Insistant sur « le fait que toute révision de la Constitution doit tenir compte du milieu social et des pratiques politiques », la constitutionnaliste a expliqué qu' »il faut connaître les soubassements et les tréfonds de la société algérienne pour pouvoir mettre en place un mécanisme constitutionnel ».

« Il ne s’agit pas d’importer mais d’adapter ou de réadapter des mécanismes en fonction de notre société, qui est complètement différente des sociétés occidentales », a-t-elle dit.

A la question « M. Tebboune, qui s’était engagé à satisfaire les aspirations du hirak, a-t-il le droit à l’erreur, alors que la crise politique perdure ? », Benabbou a estimé que « l’erreur est humaine » et que « l’essentiel est qu’elle soit de bonne foi. En droit, on privilégie la question de la bonne foi. Il ne faut pas condamner quelqu’un sans lui avoir donné sa chance. »
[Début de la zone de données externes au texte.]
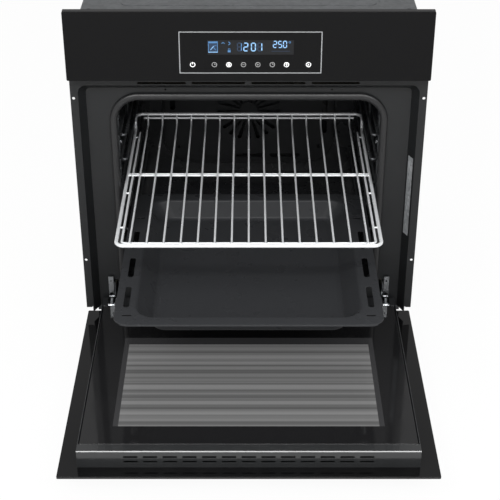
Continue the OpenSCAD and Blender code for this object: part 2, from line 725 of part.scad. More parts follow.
module door_inner_glass() color("#101112") hung_open()
    front_slab(inner_face - glass_t, inner_face)
        translate([0, (inner_glass_bottom + cap_top - cap_h) / 2])
            round_rect(2 * box_x - 6, cap_top - cap_h - inner_glass_bottom - 0.6, 2);

// Side column of the door box: a channel that holds the hinge and carries the inner glass
module door_column() color("#17181a") difference() {
    union() {
        block(column_x, box_x, glass_back + 0.1, inner_face - glass_t - 0.1, recess_bottom, cap_top - cap_h - 0.3);
        block(box_x - 2, box_x, glass_back + 0.1, inner_face - 0.4, recess_bottom, cap_top - cap_h - 0.3);
        block(column_x, box_x, glass_back + 0.1, inner_face - 0.1, recess_bottom, inner_glass_bottom - 0.5);
    }
    block(column_x + 2, box_x - 2, glass_back - 1, inner_face - glass_t - 2.1, recess_bottom - 1, cap_top);
    block(hinge_x - 6.5, hinge_x + 6.5, 0, inner_face + 1, recess_bottom - 1, inner_glass_bottom + 4);
}
module left_door_column() hung_open() mirror([1, 0, 0]) door_column();
module right_door_column() hung_open() door_column();

module cap_outline() {
    translate([(glass_back + inner_face) / 2 + 0.05, cap_top - cap_h / 2])
        round_rect(inner_face - glass_back - 0.1, cap_h, 2.5);
    translate([glass_back + 0.1, cap_top - cap_h]) square([inner_face - glass_back - 0.1, 8]);
    translate([glass_back + 0.1, cap_top - cap_h]) square([8, cap_h]);
}
// Ventilated cap along the top of the door box
module door_top_cap() color("#17181a") hung_open() difference() {
    side_slab(-box_x, box_x) cap_outline();
    block(-box_x + 2, box_x - 2, glass_back - 1, inner_face - 2.5, cap_top - cap_h - 1, cap_top - 2);
    for (i = [0 : vent_count - 1], y = [1.9, -7.6])
        flat_slab(cap_top - 4, cap_top + 1)
            translate([(i - (vent_count - 1) / 2) * vent_pitch, y]) round_rect(22.2, 3.5, 1.2);
}

module door_bottom_rail() color("#17181a") hung_open() difference() {
    block(-column_x + 0.2, column_x - 0.2, glass_back + 0.1, inner_face - 0.1, recess_bottom, inner_glass_bottom - 0.5);
    block(-column_x + 2, column_x - 2, glass_back - 1, inner_face - 2, recess_bottom + 2, inner_glass_bottom + 1);
}

module door_handle() color("#17181a") hung_open() {
    rod_x(-250, 250, face_y - handle_out, handle_z, handle_d);
    both_sides() {
        translate([250, face_y - handle_out, handle_z]) sphere(d = handle_d);
        rod_y(face_y - handle_out, face_y, 200, handle_z, 11);
        rod_y(face_y - 0.01, glass_back + 2.5, 200, handle_z, 5.6);
        rod_y(glass_back, glass_back + 2.5, 200, handle_z, 12);
    }
}

// Channel of each door hinge, with the seat that its spring pushes on
module hinge_channels() color("#b7babc") hung_open() both_sides() difference() {
    block(hinge_x - 8, hinge_x + 8, -17, inner_face - glass_t - 2.4, recess_bottom + 1, 168);
    block(hinge_x - 6.5, hinge_x + 6.5, -15.5, inner_face, recess_bottom, 58);
    block(hinge_x - 6.5, hinge_x + 6.5, -15.5, inner_face, 60, 170);
    rod_x(hinge_x - 9, hinge_x + 9, hinge_y, hinge_z, 8.3);
    rod_z(50, 70, hinge_x, slider_y, 5.6);
}

slider_y = -5;
plate_z = 106;
// Rod and plate that the door pulls against the spring as it opens, drawn for +X
module hinge_slider() color("#c6c9cb") hung_open() {
    rod_z(46, plate_z + 26, hinge_x, slider_y, 5);
    block(hinge_x - 6, hinge_x + 6, slider_y - 8, slider_y + 8, plate_z, plate_z + 2);
}
module left_hinge_slider() mirror([1, 0, 0]) hinge_slider();
module right_hinge_slider() hinge_slider();

// A round wire wound into a coil along Z, as rings of points joined by triangles
module coil(r, wire, turns, length) {
    sides = 6;
    steps = 14 * turns;
    points = [for (k = [0 : steps], s = [0 : sides - 1])
        let (a = 360 * turns * k / steps, b = 360 * s / sides, q = r + wire / 2 * cos(b))
        [q * cos(a), q * sin(a), wire / 2 + (length - wire) * k / steps + wire / 2 * sin(b)]];
    skin = [for (k = [0 : steps - 1], s = [0 : sides - 1], half = [0, 1])
        let (a = k * sides + s, b = k * sides + (s + 1) % sides, c = a + sides, d = b + sides)
        half == 0 ? [a, b, d] : [a, d, c]];
    ends = [[for (s = [0 : sides - 1]) sides - 1 - s], [for (s = [0 : sides - 1]) steps * sides + s]];
    polyhedron(points, concat(skin, ends));
}

// Compression springs of both hinges
module hinge_springs() color("#8a8d90") hung_open() both_sides()
    translate([hinge_x, slider_y, 60.2]) coil(r = 4.6, wire = 2.4, turns = 7, length = plate_z - 60.4);

// ---------- shelves ----------

// Wire rack: a double frame wire, a raised back stop and the wires welded on top
module wire_rack() color("#cfd2d4") {
    side_x = rack_w / 2 - rack_wire_d / 2;
    front_y = rack_front + rack_wire_d / 2;
    back_y = rack_back - rack_wire_d / 2;
    bend = 14;
    rise = 11;
    stop_z = rack_z + 2 * rise;
    rise_y = back_y - bend - 2 * rise;
    inner = side_x - 9;
    thin = 4;
    bar = 2.8;
    wire = 3.4;
    wire_bend = 13;
    wire_z = rack_z + rack_wire_d / 2 + wire / 2 - 0.6;
    // Front bar, its corners, the two side bars and their rise to the back stop
    rod_x(-side_x + bend, side_x - bend, front_y, rack_z, rack_wire_d);
    rod_x(-side_x + bend, side_x - bend, back_y, stop_z, rack_wire_d);
    both_sides() {
        translate([side_x - bend, front_y + bend, rack_z]) flat_bend(bend, rack_wire_d, 270, 90);
        rod_y(front_y + bend, rise_y, side_x, rack_z, rack_wire_d);
        translate([side_x, rise_y, rack_z + rise]) rotate([90, 0, 90]) flat_bend(rise, rack_wire_d, 270, 90);
        translate([side_x, rise_y + 2 * rise, rack_z + rise]) rotate([90, 0, 90])
            flat_bend(rise, rack_wire_d, 90, 90);
        translate([side_x - bend, back_y - bend, stop_z]) flat_bend(bend, rack_wire_d, 0, 90);
    }
    // Second, thinner wire inside the frame, tied to the side bars
    rod_x(-inner + 7, inner - 7, front_y + 8, rack_z, thin);
    both_sides() {
        translate([inner - 7, front_y + 15, rack_z]) flat_bend(7, thin, 270, 90);
        rod_y(front_y + 15, rise_y, inner, rack_z, thin);
        for (y = [front_y + 60, front_y + 180, rise_y - 20]) rod_x(inner, side_x, y, rack_z, 3);
    }
    // Cross bars under the wires, and the lower bar of the back stop
    for (y = [front_y + 243, front_y + 249]) rod_x(-side_x, side_x, y, rack_z + 1.7, bar);
    rod_x(-side_x + bend, side_x - bend, back_y, stop_z - 8, thin);
    // Wires from front to back, turned up to the back stop
    for (i = [0 : rack_wires - 1]) {
        x = (i - (rack_wires - 1) / 2) * rack_pitch;
        rod_y(front_y, back_y - 3 - wire_bend, x, wire_z, wire);
        translate([x, back_y - 3 - wire_bend, wire_z + wire_bend]) rotate([90, 0, 90])
            flat_bend(wire_bend, wire, 270, 90);
        rod_z(wire_z + wire_bend, stop_z, x, back_y - 3, wire);
    }
}

// Basin of the tray as a solid with sloping sides and steep ends, shrunk by e
module basin(e, top) hull() {
    flat_slab(top - 0.01, top) translate([0, tray_mid]) round_rect(2 * (basin_x - e), basin_d - 2 * e, 34 - e);
    flat_slab(tray_z - tray_deep + e, tray_z - tray_deep + e + 0.01) translate([0, tray_mid])
        round_rect(2 * (floor_x - e), basin_d - 2 * basin_end - 2 * e, 18 - e);
}
module baking_tray() color("#202123") difference() {
    union() {
        flat_slab(tray_z - tray_t, tray_z) translate([0, tray_mid]) round_rect(tray_w, tray_d, rim_r);
        // Lip along the front, short of the shelf rails at both sides
        flat_slab(tray_z - tray_lip, tray_z) translate([0, tray_mid]) intersection() {
            difference() {
                round_rect(tray_w, tray_d, rim_r);
                round_rect(tray_w - 2 * tray_t, tray_d - 2 * tray_t, rim_r - 1);
            }
            translate([-lip_x, -tray_d / 2]) square([2 * lip_x, rim_r]);
        }
        basin(0, tray_z);
    }
    basin(tray_t, tray_z + 0.1);
    both_sides() {
        for (y = slot_y) flat_slab(tray_z - 3, tray_z + 1) translate([200, tray_mid + y]) round_rect(10, 64, 4.9);
        for (y = [tray_front + 28, tray_back - 92]) flat_slab(tray_z - 3, tray_z + 1)
            translate([197, y]) round_rect(16, 5, 2.4);
    }
}

front_frame();
cavity_muffle();
door_seal();
base_plate();
left_side_panel();
right_side_panel();
top_cover();
rear_cover();
control_panel_glass();
panel_carrier();
panel_bracket();
display_trim();
display_module();
touch_board();
air_divider();
air_guide();
blower_housing();
blower_motor();
blower_wheel();
power_board();
terminal_block();
thermal_cutout();
insulation_wrap();
insulation_rear();
grill_element();
bottom_element();
ring_element();
fan_baffle();
fan_motor();
fan_wheel();
lamp_housing();
lamp_bulb();
lamp_glass();
temperature_probe();
left_side_grid();
right_side_grid();
grid_studs();
left_hinge_receiver();
right_hinge_receiver();
left_hinge_arm();
right_hinge_arm();
hinge_pins();
left_lock_clip();
right_lock_clip();
rating_label();
casing_screws();
door_outer_glass();
door_middle_glass();
door_inner_glass();
left_door_column();
right_door_column();
door_top_cap();
door_bottom_rail();
door_handle();
hinge_channels();
left_hinge_slider();
right_hinge_slider();
hinge_springs();
wire_rack();
baking_tray();
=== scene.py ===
"""Wall oven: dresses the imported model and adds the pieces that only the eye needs."""

from __future__ import annotations

import logging
import math
from collections.abc import Callable, Iterable, Sequence
from dataclasses import dataclass, field
from enum import Enum

import bpy
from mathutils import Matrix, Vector

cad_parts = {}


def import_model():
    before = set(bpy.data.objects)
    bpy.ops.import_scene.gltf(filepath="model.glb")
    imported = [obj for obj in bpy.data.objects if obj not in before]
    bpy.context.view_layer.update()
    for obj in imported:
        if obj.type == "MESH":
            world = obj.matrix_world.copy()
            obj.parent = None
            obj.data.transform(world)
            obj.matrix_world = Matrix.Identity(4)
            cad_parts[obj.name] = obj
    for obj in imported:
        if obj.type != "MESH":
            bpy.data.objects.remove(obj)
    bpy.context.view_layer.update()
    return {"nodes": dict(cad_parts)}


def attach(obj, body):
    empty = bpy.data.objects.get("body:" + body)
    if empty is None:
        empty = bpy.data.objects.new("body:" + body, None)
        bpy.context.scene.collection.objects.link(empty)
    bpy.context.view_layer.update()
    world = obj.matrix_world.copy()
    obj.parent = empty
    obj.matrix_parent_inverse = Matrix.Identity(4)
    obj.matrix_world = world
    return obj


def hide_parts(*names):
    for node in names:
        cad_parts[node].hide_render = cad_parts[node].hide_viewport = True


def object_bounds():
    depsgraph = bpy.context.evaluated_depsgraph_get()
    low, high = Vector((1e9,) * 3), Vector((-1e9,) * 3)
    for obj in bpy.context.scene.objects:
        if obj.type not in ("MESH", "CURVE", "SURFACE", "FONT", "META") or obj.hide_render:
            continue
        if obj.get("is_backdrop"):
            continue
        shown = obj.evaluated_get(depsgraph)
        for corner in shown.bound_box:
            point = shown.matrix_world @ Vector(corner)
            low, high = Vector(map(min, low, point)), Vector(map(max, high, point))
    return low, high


LOG = logging.getLogger("wall_oven")
MM = 0.001
WEAR_MM = 45
Piece = bpy.types.Object
Tree = bpy.types.NodeTree
Socket = bpy.types.NodeSocket
Numbers = Sequence[float]


# ---- finishes


def linear(hex_colour: str, alpha: float = 1.0) -> tuple[float, float, float, float]:
    """Turns an sRGB hex colour into Blender's linear colour.

    Args:
        hex_colour: Six hex digits after a hash sign.
        alpha: Opacity from 0 to 1.

    Returns:
        Linear red, green, blue and alpha.
    """
    channels = [int(hex_colour[i : i + 2], 16) / 255 for i in (1, 3, 5)]
    curve = [c / 12.92 if c <= 0.04045 else ((c + 0.055) / 1.055) ** 2.4 for c in channels]
    return curve[0], curve[1], curve[2], alpha


def add_node(tree: Tree, kind: str, inputs: dict | None = None, **settings: object) -> bpy.types.Node:
    """Adds one node, with its settings and its inputs set or linked.

    Args:
        tree: Node tree that the node goes into.
        kind: Blender's name of the node type.
        inputs: Input name or index, and a value to set or a socket to link.
        settings: Properties of the node itself.

    Returns:
        The new node.
    """
    node = tree.nodes.new(kind)
    for name, value in settings.items():
        setattr(node, name, value)
    for name, value in (inputs or {}).items():
        if isinstance(value, Socket):
            tree.links.new(value, node.inputs[name])
        else:
            node.inputs[name].default_value = value
    return node


WHITE = linear("#ffffff")


class Grain(Enum):
    """How a surface was made, which decides its fine pattern."""

    POLISHED = "polished, with faint wiping marks"
    ORANGE_PEEL = "sprayed or fired, with shallow waves"
    SPECKLED = "fired enamel with pale flecks"
    BRUSHED = "drawn or brushed along one axis"
    SPANGLED = "hot dipped zinc with crystals"
    MOULDED = "moulded plastic with a fine grit"
    FIBRED = "pressed mineral fibre"
    BANDED = "fine printed lines that gather into soft bands"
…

« Il faudrait que le hirak formalise à quel type de démocratie il aspire, sachant que l’actuelle démocratie représentative est remise en cause dans le monde occidental », a-t-elle dit, ajoutant que « le hirak ne doit pas rester dans des idées très générales. »Selon elle, le hirak doit « pouvoir formaliser des demandes politiques précises et adaptées au milieu, et non des décisions politiques inadaptées, parce que le peuple ne pourra pas les appliquer, car contraires à sa culture, à sa religion et à ses convictions les plus intimes. Ce n’est pas aussi simple qu’on le croit. La démocratie n’est pas un produit clé en main qu’on ramène et qu’on plaque dans une réalité qui est tout autre », a-t-elle conclu.